Atlanta police chief resigns after officer kills black man

Chief Erika Shields resigned after an officer fatally shot 27-year-old Rayshard Brooks during an arrest, injecting fresh anger into protests against racism and police brutality.
3 min read
Images showed hundreds of protesters in the streets and flames engulfing the Wendy's restaurant [Getty]
The police chief in the US city of Atlanta resigned after an officer fatally shot a black man during an arrest, the mayor said on Saturday, with the new killing injecting fresh anger into protests against racism and police brutality.

Images on local media showed hundreds of protesters in the streets on Saturday and flames engulfing the Wendy's restaurant where 27-year-old Rayshard Brooks was killed.

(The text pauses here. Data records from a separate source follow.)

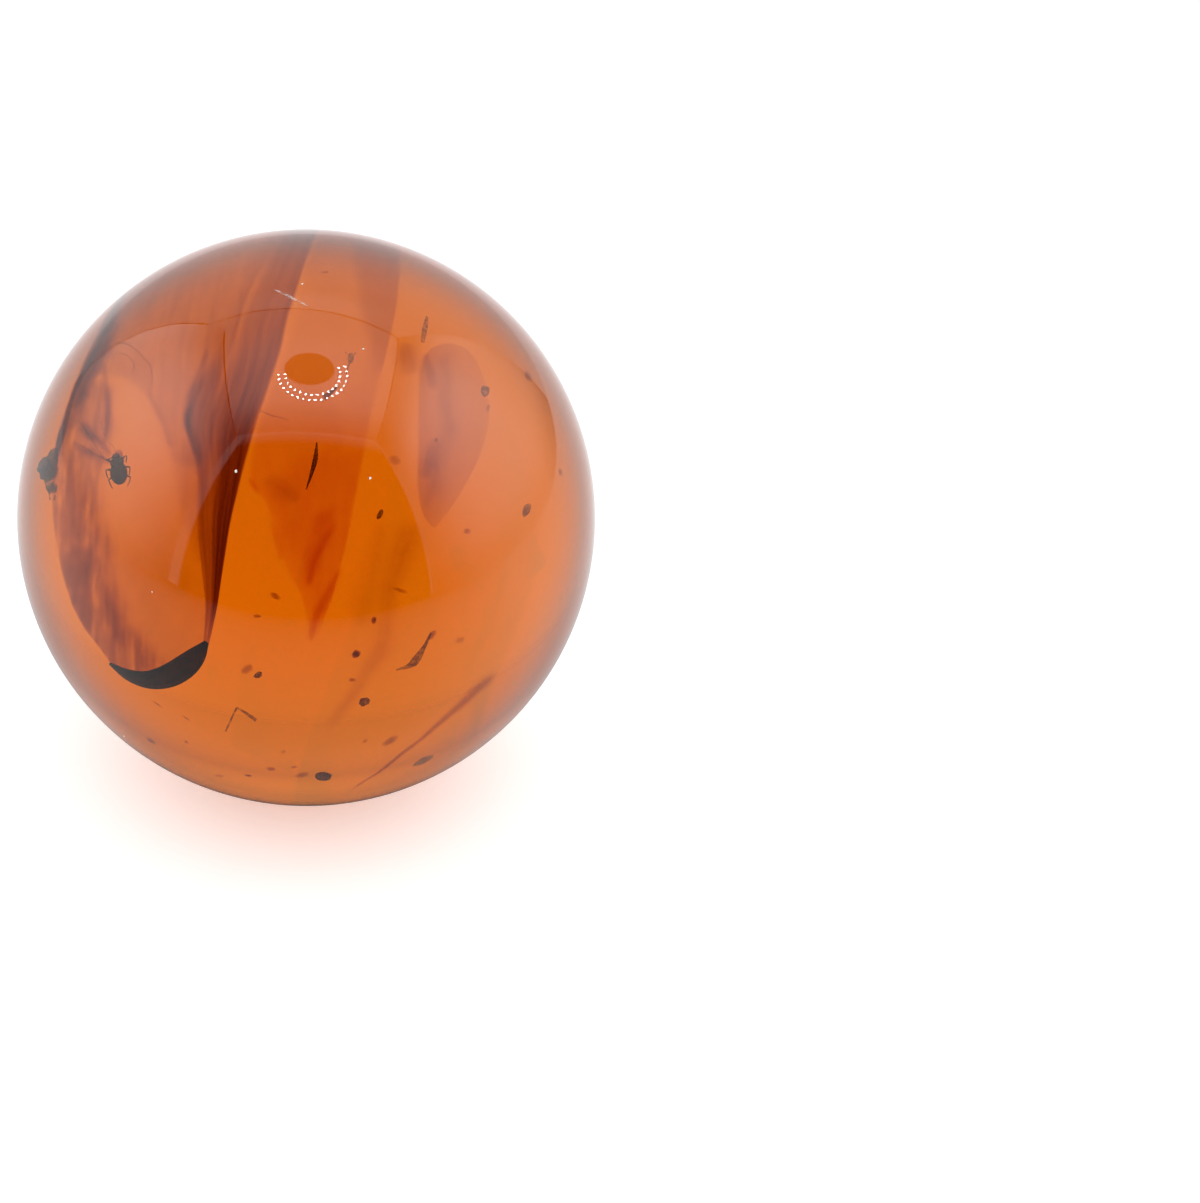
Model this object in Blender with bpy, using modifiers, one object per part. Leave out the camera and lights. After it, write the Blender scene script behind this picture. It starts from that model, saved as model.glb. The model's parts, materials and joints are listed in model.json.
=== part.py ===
"""A polished ball of amber with a small insect and plant debris sealed in it.

Metres, +Z up. The origin is the middle of the ball's small flat foot. The ball is parted in two along one plane,
which leans back from upright, so that each sealed thing lies in a pocket that opens on that plane. Everything
inside is placed in the plane's own frame: across, up the slope, and depth, which grows towards the front.
"""

import math

import bmesh
import bpy
import numpy as np
from mathutils import Matrix, Vector, noise

MM = 0.001

# The ball
BALL_RADIUS = 9.5 * MM
FACET = math.radians(7.5)
FOOT_RADIUS = BALL_RADIUS * math.sin(FACET)
CENTRE_HEIGHT = BALL_RADIUS * math.cos(FACET)

# The parting plane and the pockets
PLANE_LEAN = math.radians(33)
PARTING_GAP = 0.3 * MM
CLEARANCE = 0.3 * MM
POCKET_ROUNDING = 0.25 * MM
MERGE = 1e-7

# Where each sealed thing lies, in mm: across, up the slope, depth
INSECT_AT = (-4.41, 0.75, 1.5)
INSECT_TURN = 17
FRAGMENT_AT = (0.76, 3.75, 1.0)
FLAKE_AT = (-5.60, 0.45, -1.0)
FLAKE_THICKNESS = 0.22
CRESCENT_FLATNESS = 0.6

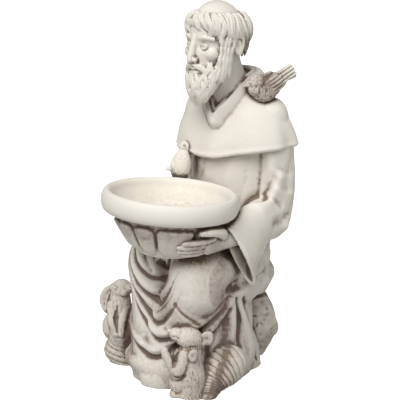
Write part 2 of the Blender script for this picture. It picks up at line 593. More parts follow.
# Upper body and sleeves
sleeveForm = {
    "cuffFlare": 0.13,
    # Upper arm: x, y, z, half width, half thickness
    "arm": [(50, 0, 336, 26, 26), (57, 2, 300, 25, 28), (60, 2, 250, 25, 29), (60, -3, 208, 24, 27)],
    # Forearm to the cuff's edge, then back inside the cuff: x, y, z, half width, half height, lean in degrees
    "forearm": [(57, 5, 204, 22, 25, 0), (61, -12, 205, 24, 29, 2), (63, -44, 206, 24, 29, 8),
                (70, -80, 195, 20, 36, 18), (80, -110, 178, 12.5, 47, 27)],
    "insideCuff": [(80, -112, 177, 8.5, 43.5, 27), (78, -98, 184, 7.5, 36, 24), (72, -80, 193, 5.5, 22, 20)],
    "folds": (
        (4.0, 8, ((84, -20, 262), (80, -34, 240), (72, -56, 226))),
        (-3.2, 7, ((74, -24, 262), (66, -38, 244), (58, -50, 236))),
        (-3.0, 7, ((84, 0, 212), (86, -20, 206), (84, -38, 206))),
        (4.0, 8, ((84, -6, 196), (88, -34, 184), (90, -62, 170))),
        (-2.8, 7, ((86, -18, 190), (88, -44, 178), (88, -66, 160))),
        (-2.4, 8, ((84, 8, 286), (84, -2, 262), (82, -6, 240))),
        (3.5, 9, ((60, -26, 320), (70, -24, 290), (74, -26, 262))),
        (-1.5, 4.5, ((80, -22, 276), (84, -6, 268), (84, 8, 266))),
        (-1.3, 4.5, ((84, -16, 228), (86, 0, 222), (84, 12, 224))),
        (1.8, 4.5, ((78, -30, 252), (84, -14, 240), (84, 6, 238))),
    ),
    "pits": ((-1.2, 9, (80, -22, 258)), (-1.0, 8, (84, -30, 210)), (-2.0, 9, (62, -44, 236))),
}
tunicForm = {
    "chest": [(92, -2, 6, 40, 36), (118, -2, 6, 45, 40), (150, -2, 1, 47, 46), (190, 0, -2, 53, 50),
              (230, 0, -4, 57, 49), (280, 0, -3, 62, 48), (330, 0, -2, 62, 42), (362, 0, -6, 36, 28)],
    "folds": ((-1.0, 6, ((46, -40, 286), (42, -46, 250), (30, -48, 216))),
              (1.2, 9, ((24, -48, 288), (20, -50, 250), (8, -50, 222))),
              (-0.9, 5, ((-14, -50, 286), (-20, -50, 262), (-30, -47, 240)))),
    "backFoldTurns": (140, 165, 195, 222), "backFoldDepth": 2.0, "backFoldWidth": 5,
    "uneven": (0.4, 20, 0.10, 3.5),
}


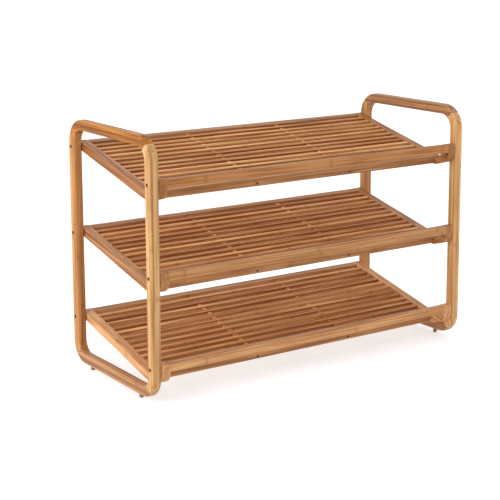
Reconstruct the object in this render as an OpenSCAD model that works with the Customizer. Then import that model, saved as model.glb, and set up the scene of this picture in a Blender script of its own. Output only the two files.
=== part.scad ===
// Three-tier slatted shoe rack of laminated bamboo.
// Two closed loop frames with rounded corners carry three slatted shelves that tilt to the front.
// The origin is on the floor under the middle of the rack, +Z is up and -Y is the open front.

/* [Overall size] */
// Width over both end frames
rack_w = 735; // [600:5:900]
// Depth of the end frames
rack_d = 310; // [296:2:340]
// Height of the end frames without their feet
frame_h = 480; // [470:5:560]

/* [End frames] */
// Side of the square section of posts and rails
frame_t = 20; // [19:0.5:24]
// Radius of the rounded long edges of the frame section
frame_edge_r = 5; // [2:0.5:6]
// Outer radius of the top corners
top_corner_r = 47; // [36:1:60]
// Outer radius of the bottom corners
base_corner_r = 42; // [36:1:50]
// Diameter of the dowels in the mitred corners
mitre_dowel_d = 6; // [5:0.5:7]
// Length of the dowels in the mitred corners
mitre_dowel_l = 24; // [18:1:28]

/* [Feet] */
// Height of the exposed rubber foot
foot_h = 9; // [6:0.5:12]
// Diameter of the exposed rubber foot
foot_d = 8; // [7:0.5:12]
// Diameter of the stem pushed up into the bottom rail
foot_stem_d = 5; // [4:0.5:6]
// Length of the stem
foot_stem_l = 10; // [8:1:14]
// Distance from the front or back of the frame to a foot's centre
foot_inset = 60; // [52:1:80]

/* [Shelves] */
// Forward tilt of the shelves in degrees
tilt = 13; // [10:0.5:14]
// Height above the frame's underside where the lowest shelf's top plane meets the frame's front
first_shelf_z = 27; // [26:0.5:34]
// Vertical distance from one shelf to the next
shelf_pitch = 168.5; // [160:0.5:172]
// Thickness of the side, rear and front rails of a shelf
rail_t = 15.5; // [14:0.5:18]
// Width of a side rail, across the rack
side_rail_w = 18; // [18:0.5:22]
// Width of the rear rail, front to back
rear_rail_w = 15; // [12:0.5:18]
// Width of the front rail, front to back
front_rail_w = 15; // [12:0.5:16]
// Number of slats on a shelf
slat_count = 12; // [10:1:12]
// Width of a slat
slat_w = 8.5; // [8:0.5:9.5]
// Thickness of a slat
slat_t = 9; // [8:0.5:9]
// Clear gap between slats
slat_gap = 10.7; // [10:0.1:10.8]
// Length of the tenon on each end of a slat
tenon_l = 5; // [4:0.5:6]
// Width of a batten let into the underside of the slats
batten_w = 8; // [7:0.5:10]
// Depth of the battens' tops below the tops of the slats
batten_drop = 3; // [2.5:0.5:4]

/* [Shelf fronts] */
// Height of the top of the raised toe above the shelf's plane at the frame's front
toe_h = 39; // [37:0.5:42]
// Radius of the toe's rounded lower front
toe_r = 22; // [18:1:24]
// Distance from the frame's front back to the front of the toe and the stop bar
toe_setback = 1; // [0:0.5:3]
// Depth of the stop bar, front to back
stop_d = 15; // [12:0.5:17]
// Height of the stop bar
stop_h = 17; // [14:0.5:19]

/* [Fasteners] */
// Shank diameter of the assembly bolts
bolt_d = 4; // [3:0.5:5]
// Head diameter of the assembly bolts
bolt_head_d = 7; // [6:0.5:8]
// Length of the bolt head
bolt_head_l = 4; // [3:0.5:5]
// Depth of the counterbore that sinks the bolt head
bolt_sink = 5.5; // [5:0.5:7]
// Outer diameter of the threaded inserts
insert_d = 7; // [6:0.5:8]
// Length of the threaded inserts
insert_l = 9; // [8:0.5:9]
// Diameter of the dowels that join the shelf rails
rail_dowel_d = 6; // [5:0.5:6]
// Length of the dowels that join the shelf rails
rail_dowel_l = 16; // [14:1:16]
// Shank diameter of the screws that hold the battens
screw_d = 3; // [2.5:0.5:3.5]
// Length of the batten screws
screw_l = 32; // [28:1:36]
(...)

The officer who shot Brooks was dismissed on Saturday and identified by Atlanta police as Garrett Rolfe. The second officer was placed on administrative duty, according to ABC News.

Mayor Keisha Lance Bottoms - who has been touted as a potential running mate for Democratic presidential candidate Joe Biden - earlier announced the resignation of Chief Erika Shields.

Wendy's employees called police on Friday night to complain that Brooks was asleep in his car and blocking other customers on the premises, an official report said.

He failed a sobriety test and resisted when police tried to arrest him, the Georgia Bureau of Investigation (GBI) said.

Surveillance video showed "that during a physical struggle with officers, Brooks obtained one of the officer's Tasers and began to flee from the scene," the report continued.

"Officers pursued Brooks on foot and during the chase, Brooks turned and pointed the Taser at the officer. The officer fired his weapon, striking Brooks," it said.

Brooks was taken to hospital but died after surgery, it said, adding that one officer was injured.

An attorney acting for the dead man's family said disproportionate force was used in the confrontation.

"In Georgia a Taser is not a deadly weapon - that's the law," L. Chris Stewart told reporters.

"Support came, in I think 2 minutes. He would have been boxed in and trapped. Why did you have to kill him?" 

"(The officer) had other options than shooting a man in the back."

Read also: #BlackLivesMatter: The New Arab's special coverage of anti-racism protests

Brooks has four children, Stewart added, and had celebrated the birthday of his eight-year-old girl earlier on Friday.

His death is the 48th shooting involving an officer the GBI has been asked to investigate this year, according to local newspaper the Atlanta Journal-Constitution. Fifteen of those incidents were fatal. 

The unrest comes as the US faces a historic reckoning on systemic racism, with mass civil unrest ignited by the May 25 killing of another African-American man, George Floyd, while in police custody.

Floyd died after a white Minneapolis police officer knelt on his neck for nearly nine minutes.

Protests which spread first around the country then the globe, have forced a conversation on the legacies of slavery, colonialism and white violence against people of color, as well as the militarization of police in America.

Police chief Shields had worked for Atlanta's police department for more than two decades.

"Because of her desire that Atlanta be a model of what meaningful reform should look like across this country, Chief Shields has offered to immediately step aside as police chief," the mayor said in televised comments.